- Exercise requirements:
Please set down exactly the lines of the listing below from the line containing "The OpenSCAD and" through the line containing "return np.array([math.cos(h), math.sin(h)])", both lines included, leaving out all other lines.

- Records for the task:
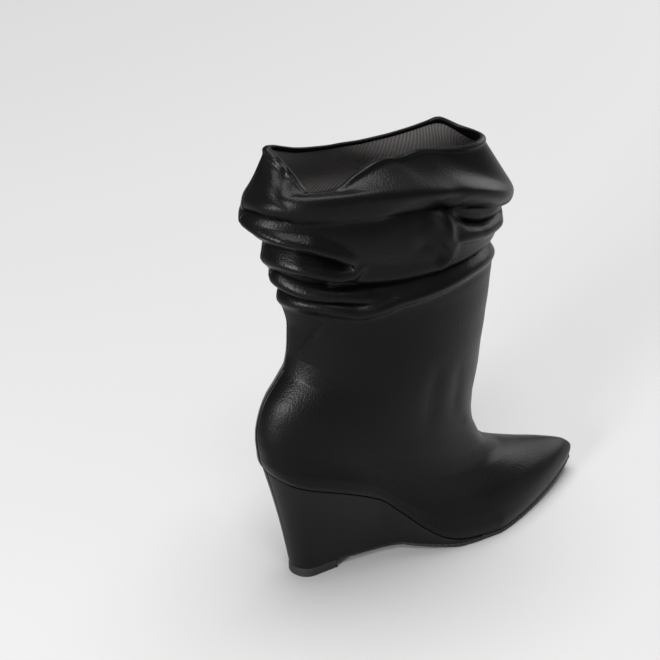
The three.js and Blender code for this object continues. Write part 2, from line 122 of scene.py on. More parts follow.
# Rings of the inner side of the upper's wall, from the seat line to the collar, in percents
RING_COLUMNS = (
    "back_x", "back_z", "run", "front_z", "lateral", "medial", "shaft", "widest", "rear_lateral",
    "rear_medial", "toe_power", "toe_root", "waist", "sag", "bow", "back_y", "front_y",
)
RINGS = np.array([
    (0, 0, 100, 0, 103, 95, 0, 65, 2.9, 2.3, 1.2, 1.2, 21, 100, 0, 0, 2),
    (-0.5, 2.4, 100.3, 2.4, 104.5, 97, 0, 65, 2.9, 2.3, 1.2, 1.25, 19, 93, 0, 0, 2),
    (-1, 4.8, 98.5, 4.5, 104, 95, 0, 64.5, 2.9, 2.1, 1.3, 1.4, 16, 84, 0, 0, 3),
    (-1.3, 7.1, 94.2, 6.3, 100, 90, 0, 64, 2.8, 2, 1.4, 1.5, 12, 70, 0, 0, 3),
    (-1.6, 9.5, 87.5, 8.2, 95, 86, 0, 62, 2.7, 1.9, 1.5, 1.6, 8, 54, 0, 0, 3),
    (-1.8, 11.9, 81.5, 10.2, 92.5, 84, 0.02, 60, 2.5, 1.8, 1.6, 1.7, 5, 38, 0, 0, 3),
    (-1.8, 14.2, 77.2, 12.6, 91, 83, 0.1, 57, 2.3, 1.7, 1.7, 1.8, 3, 24, 0, 0, 2),
    (-1.5, 17, 75.8, 16, 91, 83, 0.22, 54, 2.1, 1.6, 1.8, 1.8, 1, 13, 0, 0, 0),
    (-0.8, 20.4, 76.8, 20.8, 92.5, 85, 0.38, 52, 1.9, 1.5, 1.9, 1.8, 0, 6, 0, 0, -2),
    (0.9, 25.1, 80.4, 26.6, 94, 88, 0.58, 50, 1.8, 1.4, 2, 1.8, 0, 2, 0, 0, -2),
    (3.9, 29.9, 85.4, 32.9, 96, 90, 0.78, 50, 1.7, 1.3, 2, 1.8, 0, 0, 0, 0, -2),
    (6.8, 35, 91, 40.5, 99, 92, 0.92, 50, 1.6, 1.3, 2, 1.7, 0, 0, 0, 0, -2),
    (7.7, 42.2, 96, 48.8, 101, 94, 1, 50, 1.6, 1.3, 2, 1.7, 0, 0, 0, 0, -2),
    (7.8, 48.8, 97.8, 56.7, 102, 95, 1, 50, 1.6, 1.3, 2, 1.7, 0, 0, 0, 0, -2),
    (6.6, 55.5, 101, 63.7, 103, 96, 1, 50, 1.6, 1.3, 2, 1.7, 0, 0, 0, 0, -3),
    (5, 60.7, 104, 67, 104.5, 97, 1, 50, 1.7, 1.3, 2, 1.7, 0, 0, 0, 0, -4),
    (3.6, 65, 106, 69.5, 105, 97, 1, 50, 1.7, 1.3, 2, 1.7, 0, 0, 0, 0, -4),
    (1.7, 72, 110, 71.2, 106, 97, 1, 50, 1.8, 1.3, 2, 1.7, 0, 0, 0, 0, -4),
    (0.1, 80, 112, 72.2, 106, 97, 1, 50, 2, 1.3, 2, 1.8, 0, 0, 0, 0, -5),
    (-2.6, 84.8, 117, 75, 110, 97, 1, 50, 2.2, 1.4, 2, 1.9, 0, 0, 5, 0, -8),
    (-5.2, 90.5, 123, 78.6, 114, 94, 1, 50, 2.3, 1.4, 2, 2, 0, 0, 12, 0, -14),
    (-4.6, 95.7, 120.5, 81.4, 111, 88, 1, 50, 2.4, 1.4, 2, 2, 0, 0, 24, 1, -22),
    (-2.4, 99, 122.5, 84, 106, 78, 1, 50, 2.8, 1.4, 2, 2, 0, 0, 36, 3, -26),
], float)
RIDGE_RING = len(RINGS) - 1
WAIST_STATION = 33
WAIST_SPREAD = 12
SEAT_TUCK = [(0, 100), (1, 20), (2, 0)]

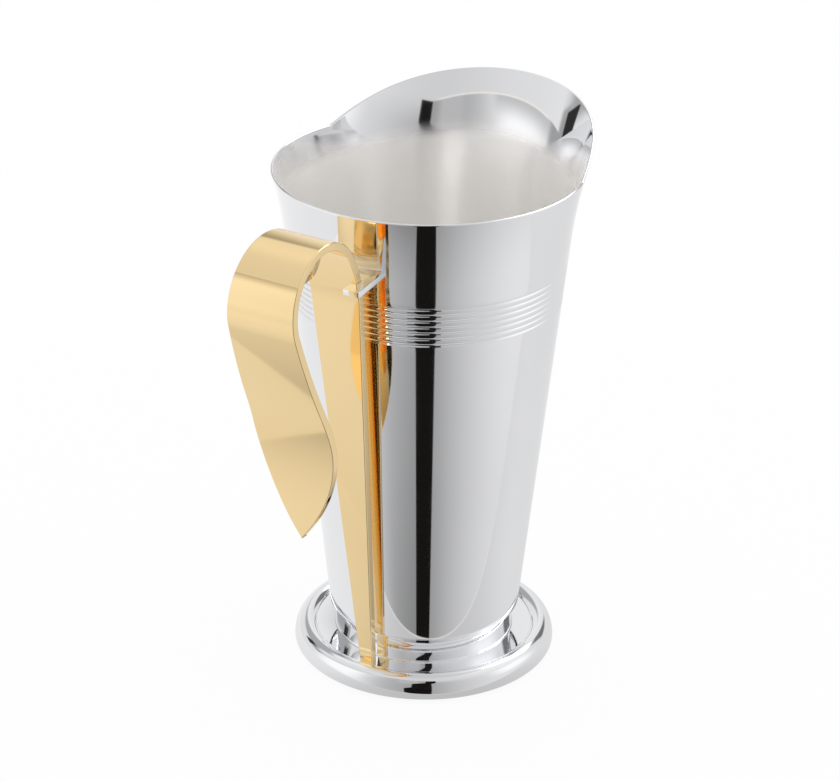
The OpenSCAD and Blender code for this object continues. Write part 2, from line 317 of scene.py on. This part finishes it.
def bead_arc(a0, a1, inset, steps):
    """Points on the foot's bead, an oval that is higher above its middle than below it."""
    a = np.radians(np.linspace(a0, a1, steps + 1))
    high = np.where(a > 0, BEAD_UP, BEAD_DOWN) - inset
    return np.stack([BEAD_X + (BEAD_HALF_W - inset) * np.cos(a), BEAD_MID_H + high * np.sin(a)], -1)


def foot_profile():
    start_in = 180 - math.degrees(math.asin((LEDGE_Z - FOOT_T - BEAD_MID_H) / (BEAD_UP - FOOT_T)))
    rest = math.degrees(math.asin(BEAD_MID_H / BEAD_DOWN))
    fillet = (NECK_R + NECK_FILLET, LEDGE_Z + NECK_FILLET)
    bead_first = bead_arc(BEAD_START - BEAD_BLEND, BEAD_START - BEAD_BLEND, 0, 0)[0]
    t = np.linspace(0, 1, 9)[:-1, None]
    outside = [
        np.array([[NECK_R - FLANGE_W, CUP_Z]]),
        arc((NECK_R - NECK_EDGE_R, CUP_Z - NECK_EDGE_R), NECK_EDGE_R, 90, 0, 8),
        np.array([[NECK_R, CUP_Z - 3], [NECK_R, CUP_Z - 7]]),
        arc(fillet, NECK_FILLET, 180, 270, 12),
        bow(np.array([LEDGE_R, LEDGE_Z]), np.array([VALLEY_R, LEDGE_Z]), bead_first, t),
        bead_arc(BEAD_START - BEAD_BLEND, -rest, 0, 130),
        bead_arc(rest - 180, BEAD_CURL - 180, 0, 14),
    ]
    inside = [
        bead_arc(BEAD_CURL - 180, start_in, FOOT_T, 90),
        arc(fillet, NECK_FILLET + FOOT_T, 270, 180, 10),
        np.array([[NECK_R - FOOT_T, CUP_Z - FOOT_T], [NECK_R - FLANGE_W, CUP_Z - FOOT_T]]),
    ]
    return np.concatenate(outside + inside)


def spin(name, profile, cols):
    """A closed profile of radius and height, spun about the cup's axis."""
    a = np.linspace(0, 2 * math.pi, cols, endpoint=False)
    r, z = profile[:, 0, None], profile[:, 1, None]
    p = np.stack([r * np.cos(a), r * np.sin(a), z + 0 * a], -1)
    rows = len(profile)
    obj = make_mesh(name, p.reshape(-1, 3), grid_faces(rows + 1, cols, True) % (rows * cols))
    obj.data.set_sharp_from_angle(angle=math.radians(40))
    return obj


# The ribbon, swept along its middle line

def heading_unit(h):
    return np.array([math.cos(h), math.sin(h)])


def left_unit(h):
    return np.array([-math.sin(h), math.cos(h)])


def ribbon_stations():
    """Place, heading and run at each station of the middle line, as distance from the axis and height."""
    half_t = RIBBON_T / 2
    foot_x = LEDGE_R - STRIP_INSET
    lean = math.atan((FLARE_R + STRIP_STAND - foot_x) / (FLARE_Z - LEDGE_Z))
    strip_l = (RIM_Z - STRIP_DROP - LEDGE_Z) / math.cos(lean)
    sweep_turn = SHOULDER_TURN + LOOP_TURN + FALL_TURN + math.degrees(lean) - 180
    # radius, turn and steps of each stretch, or 0, its length and steps where it is straight
    path = [
        (0, strip_l, 48),
        (SHOULDER_R - half_t, -SHOULDER_TURN, 24),
        (LOOP_R - half_t, -LOOP_TURN, 110),
        (FALL_R - half_t, -FALL_TURN, 24),
        (SWEEP_R + half_t, sweep_turn, 60),
        (0, TAIL_L, 30),
    ]

    def along(place, heading, r, amount, t):
        if r == 0:
            return place + amount * t * heading_unit(heading), heading
        new = heading + math.radians(amount) * t
        return place + math.copysign(r, amount) * (left_unit(heading) - left_unit(new)), new

    place = np.array([foot_x - half_t / math.cos(lean), LEDGE_Z])
    heading, run = math.pi / 2 - lean, 0.0
    stations = []
    for r, amount, steps in path:
        length = amount if r == 0 else r * abs(math.radians(amount))
        for i in range(steps):
            t = i / steps
            stations.append((*along(place, heading, r, amount, t), run + length * t))
        place, heading = along(place, heading, r, amount, 1.0)
        run += length
    stations.append((place, heading, run))
    return stations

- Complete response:
The OpenSCAD and Blender code for this object continues. Write part 2, from line 317 of scene.py on. This part finishes it.
def bead_arc(a0, a1, inset, steps):
    """Points on the foot's bead, an oval that is higher above its middle than below it."""
    a = np.radians(np.linspace(a0, a1, steps + 1))
    high = np.where(a > 0, BEAD_UP, BEAD_DOWN) - inset
    return np.stack([BEAD_X + (BEAD_HALF_W - inset) * np.cos(a), BEAD_MID_H + high * np.sin(a)], -1)


def foot_profile():
    start_in = 180 - math.degrees(math.asin((LEDGE_Z - FOOT_T - BEAD_MID_H) / (BEAD_UP - FOOT_T)))
    rest = math.degrees(math.asin(BEAD_MID_H / BEAD_DOWN))
    fillet = (NECK_R + NECK_FILLET, LEDGE_Z + NECK_FILLET)
    bead_first = bead_arc(BEAD_START - BEAD_BLEND, BEAD_START - BEAD_BLEND, 0, 0)[0]
    t = np.linspace(0, 1, 9)[:-1, None]
    outside = [
        np.array([[NECK_R - FLANGE_W, CUP_Z]]),
        arc((NECK_R - NECK_EDGE_R, CUP_Z - NECK_EDGE_R), NECK_EDGE_R, 90, 0, 8),
        np.array([[NECK_R, CUP_Z - 3], [NECK_R, CUP_Z - 7]]),
        arc(fillet, NECK_FILLET, 180, 270, 12),
        bow(np.array([LEDGE_R, LEDGE_Z]), np.array([VALLEY_R, LEDGE_Z]), bead_first, t),
        bead_arc(BEAD_START - BEAD_BLEND, -rest, 0, 130),
        bead_arc(rest - 180, BEAD_CURL - 180, 0, 14),
    ]
    inside = [
        bead_arc(BEAD_CURL - 180, start_in, FOOT_T, 90),
        arc(fillet, NECK_FILLET + FOOT_T, 270, 180, 10),
        np.array([[NECK_R - FOOT_T, CUP_Z - FOOT_T], [NECK_R - FLANGE_W, CUP_Z - FOOT_T]]),
    ]
    return np.concatenate(outside + inside)


def spin(name, profile, cols):
    """A closed profile of radius and height, spun about the cup's axis."""
    a = np.linspace(0, 2 * math.pi, cols, endpoint=False)
    r, z = profile[:, 0, None], profile[:, 1, None]
    p = np.stack([r * np.cos(a), r * np.sin(a), z + 0 * a], -1)
    rows = len(profile)
    obj = make_mesh(name, p.reshape(-1, 3), grid_faces(rows + 1, cols, True) % (rows * cols))
    obj.data.set_sharp_from_angle(angle=math.radians(40))
    return obj


# The ribbon, swept along its middle line

def heading_unit(h):
    return np.array([math.cos(h), math.sin(h)])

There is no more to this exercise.